Random lasing in dye doped nematic liquid crystals: the role of confinement geometry

The first experimental evidence of random laser action in a partially ordered, dye doped nematic liquid crystal with long-range dielectric tensor fluctuations is reported. Above a given pump power the fluorescence curve collapses and discrete sharp peaks emerge above the residual spontaneous emission spectrum. The spectral linewidth of these emission peaks is narrow banded, typically around 0.5nm. The unexpected surviving of interference effects in recurrent multiple scattering of the emitted photons provide the required optical feedback for lasing in nematic liquid crystalline materials. Light waves coherent backscattering in orientationally ordered nematics manifests a weak localization, strongly supporting the diffusive laser action phenomenon in the presence of a gain medium. Unlike distributed feedback mirror-less laser, this system can be considered as a cavity-less microlaser where the disorder unexpectedly plays the most important role, behaving as randomly distributed feedback laser.
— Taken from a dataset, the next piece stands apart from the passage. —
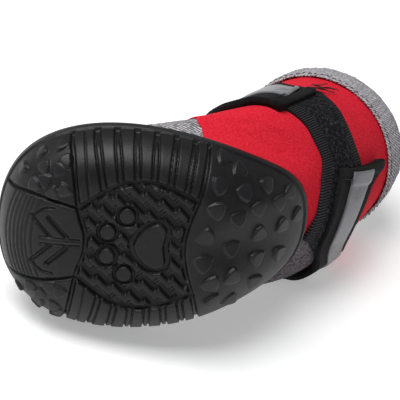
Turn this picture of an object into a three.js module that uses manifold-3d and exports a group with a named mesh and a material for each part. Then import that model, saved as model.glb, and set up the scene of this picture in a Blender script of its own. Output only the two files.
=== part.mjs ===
// Dog bootie lying on its right side: moulded rubber cup sole, knit and softshell upper, two hook straps.
// The shoe's own frame has +X at the toe, +Y at its left, +Z up from the tread. Lengths are millimetres.

import * as THREE from 'three';
import { mergeVertices } from 'three/addons/utils/BufferGeometryUtils.js';
import Module from 'manifold-3d';

const wasm = await Module();
wasm.setup();

// Main sizes of the last
const SOLE_LENGTH = 86.2;
const BALL_WIDTH = 58.2;
const TOE_RISE = 15.8;
const WAIST_RISE = 15.0;
const HEEL_RISE = 26.4;
const SHAFT_FRONT_HEIGHT = 101;
const SHAFT_BACK_HEIGHT = 77.2;
const COLLAR_WIDTH = 44.8;

// Walls, steps and clearances
const CLEARANCE = 0.35;
const SOLE_FLOOR = 4.0;
const SOLE_WALL = 2.2;
const RIM_BAND = 2.4;
const RIM_PROUD = 0.4;
const GROOVE_DEPTH = 1.1;
const GROOVE_WIDTH = 1.1;
const RIB_GAP = 1.9;
const NUB_PROUD = 0.8;
const NUB_REACH = 2.7;
const PAD_RING = 0.9;
const LUG_CHANNEL = 1.3;
const LUG_PITCH = 6.8;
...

The far field spatial distribution of the emission intensity shows a huge number of bright tiny spots spatially overlapped and the intensity of each pulse strongly fluctuates in time and space. Here, we report the main characteristics of this novel systems for various confinement geometries and under different conditions. A brief presentation of boundary-less systems such as free standing and freely suspended dye doped nematic films and droplets is also introduced, revealing unique emission features because of the complete absence of confining borders.